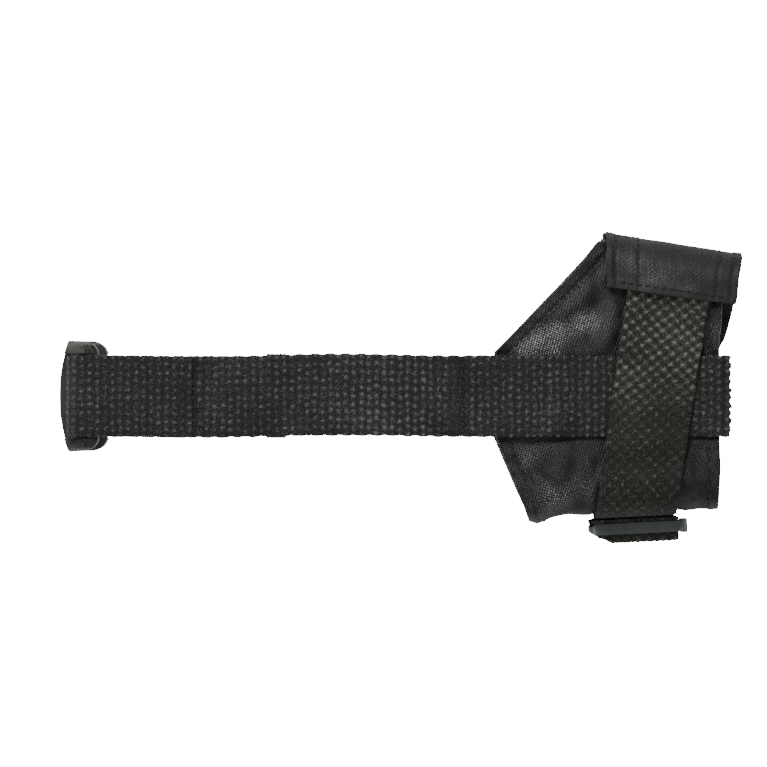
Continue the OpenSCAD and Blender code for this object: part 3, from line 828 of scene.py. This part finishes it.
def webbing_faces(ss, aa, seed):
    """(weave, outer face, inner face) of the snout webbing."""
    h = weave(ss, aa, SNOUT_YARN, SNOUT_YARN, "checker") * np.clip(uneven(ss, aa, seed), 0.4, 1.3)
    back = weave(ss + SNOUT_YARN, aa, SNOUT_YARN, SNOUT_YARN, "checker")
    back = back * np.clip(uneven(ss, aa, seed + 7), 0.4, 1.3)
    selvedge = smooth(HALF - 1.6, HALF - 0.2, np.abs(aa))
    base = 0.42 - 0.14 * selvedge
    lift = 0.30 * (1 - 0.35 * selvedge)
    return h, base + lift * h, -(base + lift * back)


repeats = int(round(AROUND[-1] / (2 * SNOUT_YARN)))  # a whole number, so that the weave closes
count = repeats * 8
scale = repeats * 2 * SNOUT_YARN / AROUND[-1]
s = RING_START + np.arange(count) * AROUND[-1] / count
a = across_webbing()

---

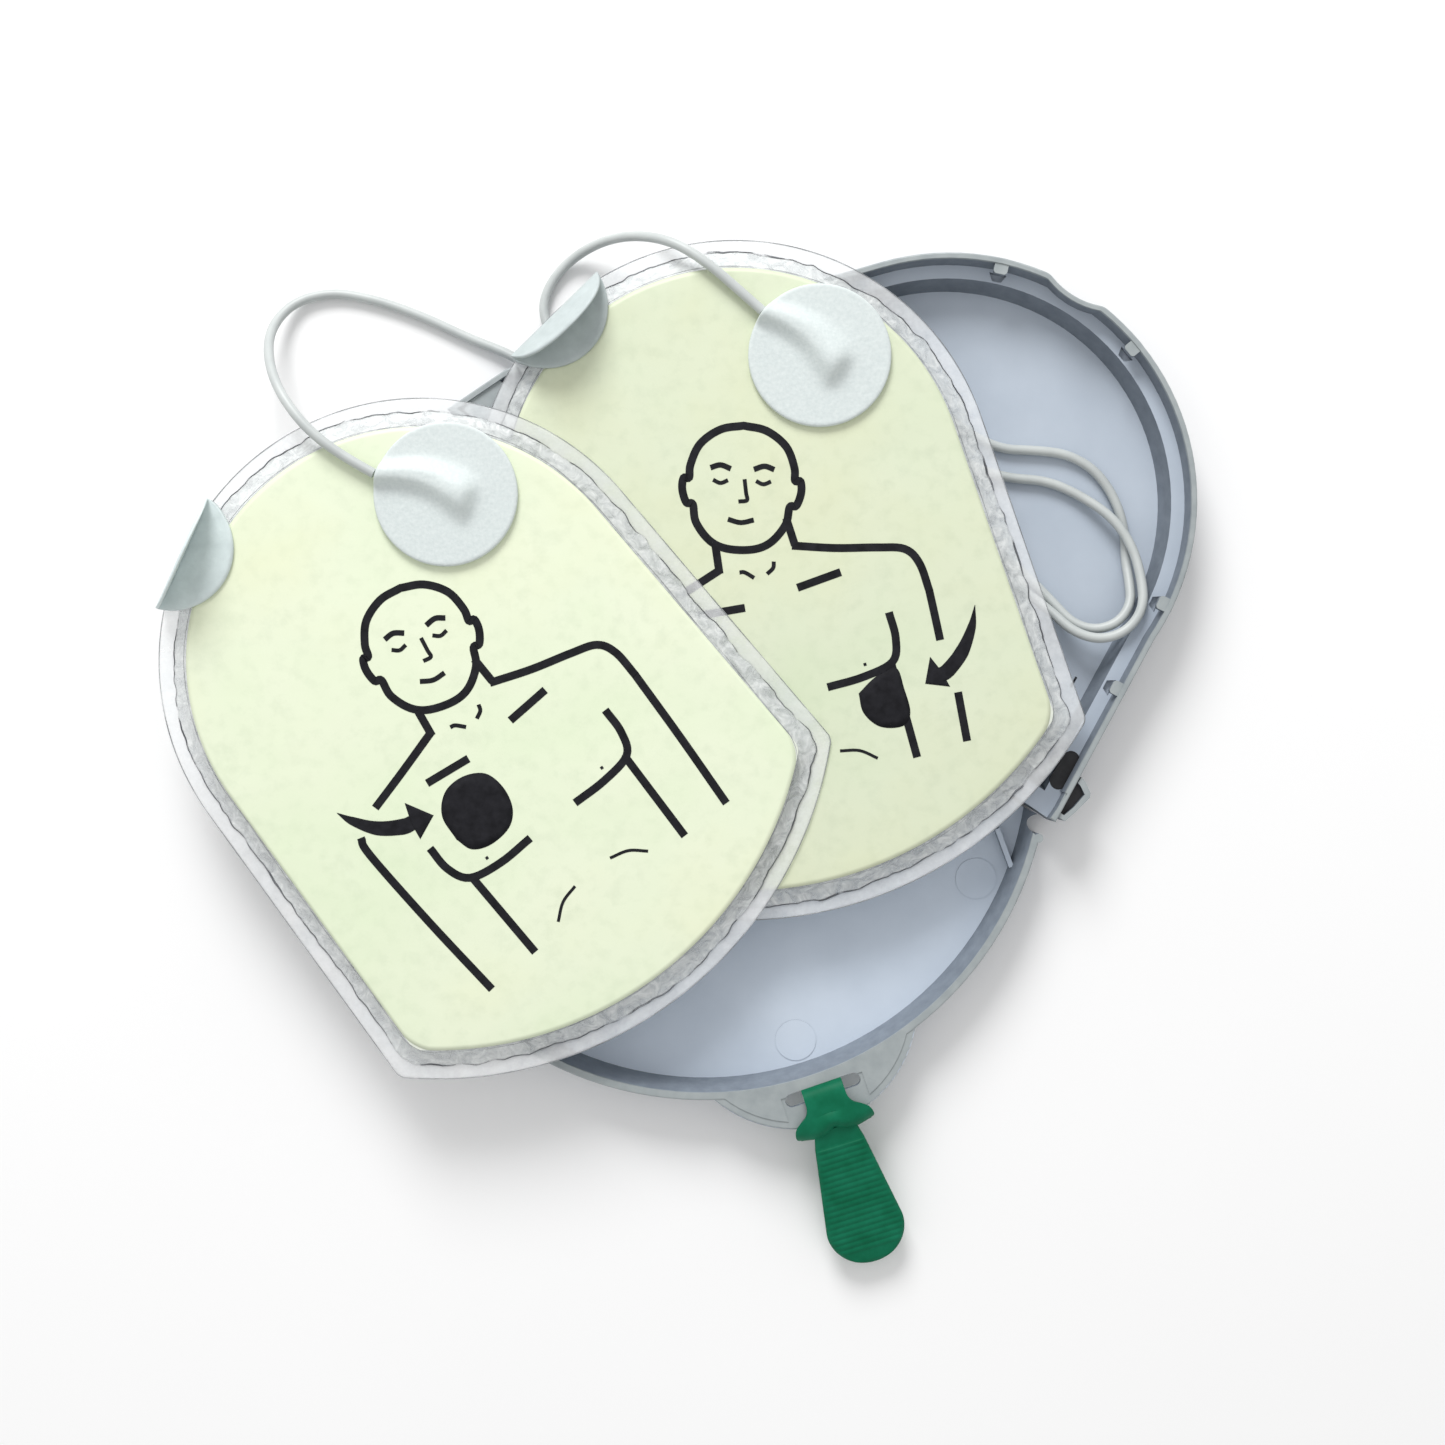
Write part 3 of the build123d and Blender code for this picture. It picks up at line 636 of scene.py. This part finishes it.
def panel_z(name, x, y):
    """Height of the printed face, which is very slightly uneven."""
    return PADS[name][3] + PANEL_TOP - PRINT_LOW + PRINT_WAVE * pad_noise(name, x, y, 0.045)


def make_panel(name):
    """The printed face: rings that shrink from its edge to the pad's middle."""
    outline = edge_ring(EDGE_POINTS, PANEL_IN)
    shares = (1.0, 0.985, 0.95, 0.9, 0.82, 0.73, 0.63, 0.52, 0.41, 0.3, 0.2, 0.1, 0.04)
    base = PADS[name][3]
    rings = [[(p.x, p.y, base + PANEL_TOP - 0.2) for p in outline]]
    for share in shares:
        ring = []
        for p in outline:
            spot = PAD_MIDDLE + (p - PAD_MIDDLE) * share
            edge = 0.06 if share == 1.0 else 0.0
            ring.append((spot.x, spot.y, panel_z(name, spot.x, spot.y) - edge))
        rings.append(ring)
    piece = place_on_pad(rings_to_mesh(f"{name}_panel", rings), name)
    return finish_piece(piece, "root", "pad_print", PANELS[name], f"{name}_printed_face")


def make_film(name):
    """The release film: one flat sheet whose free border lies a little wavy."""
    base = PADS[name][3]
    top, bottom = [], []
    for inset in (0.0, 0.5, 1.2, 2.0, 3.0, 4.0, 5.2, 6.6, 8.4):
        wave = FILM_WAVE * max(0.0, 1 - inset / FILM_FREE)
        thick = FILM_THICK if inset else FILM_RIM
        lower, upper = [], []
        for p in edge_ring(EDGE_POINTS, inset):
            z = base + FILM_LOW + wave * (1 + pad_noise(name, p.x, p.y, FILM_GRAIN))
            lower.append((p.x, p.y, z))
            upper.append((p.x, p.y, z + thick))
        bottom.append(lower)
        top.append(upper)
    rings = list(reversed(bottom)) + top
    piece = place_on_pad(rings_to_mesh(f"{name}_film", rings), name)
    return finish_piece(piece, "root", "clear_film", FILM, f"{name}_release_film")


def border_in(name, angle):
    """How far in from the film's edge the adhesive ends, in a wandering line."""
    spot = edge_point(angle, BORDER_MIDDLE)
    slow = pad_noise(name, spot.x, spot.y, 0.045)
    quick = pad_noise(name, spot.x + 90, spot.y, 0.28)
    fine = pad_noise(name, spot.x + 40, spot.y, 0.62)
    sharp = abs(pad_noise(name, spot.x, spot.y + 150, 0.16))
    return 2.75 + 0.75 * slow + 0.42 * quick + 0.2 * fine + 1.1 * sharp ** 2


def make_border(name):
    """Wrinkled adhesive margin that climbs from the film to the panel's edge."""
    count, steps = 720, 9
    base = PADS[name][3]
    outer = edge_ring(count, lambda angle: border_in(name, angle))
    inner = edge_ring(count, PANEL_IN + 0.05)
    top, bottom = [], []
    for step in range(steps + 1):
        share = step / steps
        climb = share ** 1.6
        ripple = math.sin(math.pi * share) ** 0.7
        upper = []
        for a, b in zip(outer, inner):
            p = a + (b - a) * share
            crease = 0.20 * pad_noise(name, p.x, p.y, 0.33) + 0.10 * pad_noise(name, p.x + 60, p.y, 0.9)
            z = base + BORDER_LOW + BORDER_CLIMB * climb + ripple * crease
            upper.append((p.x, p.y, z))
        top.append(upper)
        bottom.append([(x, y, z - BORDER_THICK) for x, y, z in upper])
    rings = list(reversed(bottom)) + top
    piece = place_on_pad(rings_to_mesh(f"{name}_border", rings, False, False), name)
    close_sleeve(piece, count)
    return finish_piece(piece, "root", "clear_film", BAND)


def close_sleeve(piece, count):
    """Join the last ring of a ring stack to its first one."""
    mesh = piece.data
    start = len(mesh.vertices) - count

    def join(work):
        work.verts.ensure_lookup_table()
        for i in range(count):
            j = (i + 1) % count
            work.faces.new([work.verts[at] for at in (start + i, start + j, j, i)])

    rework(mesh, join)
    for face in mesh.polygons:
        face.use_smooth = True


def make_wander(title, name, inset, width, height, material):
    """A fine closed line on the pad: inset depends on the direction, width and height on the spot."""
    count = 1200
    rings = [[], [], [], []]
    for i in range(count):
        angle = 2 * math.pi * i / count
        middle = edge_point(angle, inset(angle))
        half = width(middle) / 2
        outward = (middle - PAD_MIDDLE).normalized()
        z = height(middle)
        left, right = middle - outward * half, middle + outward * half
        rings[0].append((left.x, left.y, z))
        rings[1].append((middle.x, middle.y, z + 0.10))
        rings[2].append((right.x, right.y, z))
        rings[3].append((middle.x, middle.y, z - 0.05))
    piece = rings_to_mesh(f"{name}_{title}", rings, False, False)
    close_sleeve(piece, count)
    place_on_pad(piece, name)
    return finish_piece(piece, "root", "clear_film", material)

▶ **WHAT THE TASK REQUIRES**
Extract exactly and only these lines: the line containing "Write part 3", the line containing "return PADS[name][3] +", and every line between them.

▶ **REPLY TO THE EXERCISE**
Write part 3 of the build123d and Blender code for this picture. It picks up at line 636 of scene.py. This part finishes it.
def panel_z(name, x, y):
    """Height of the printed face, which is very slightly uneven."""
    return PADS[name][3] + PANEL_TOP - PRINT_LOW + PRINT_WAVE * pad_noise(name, x, y, 0.045)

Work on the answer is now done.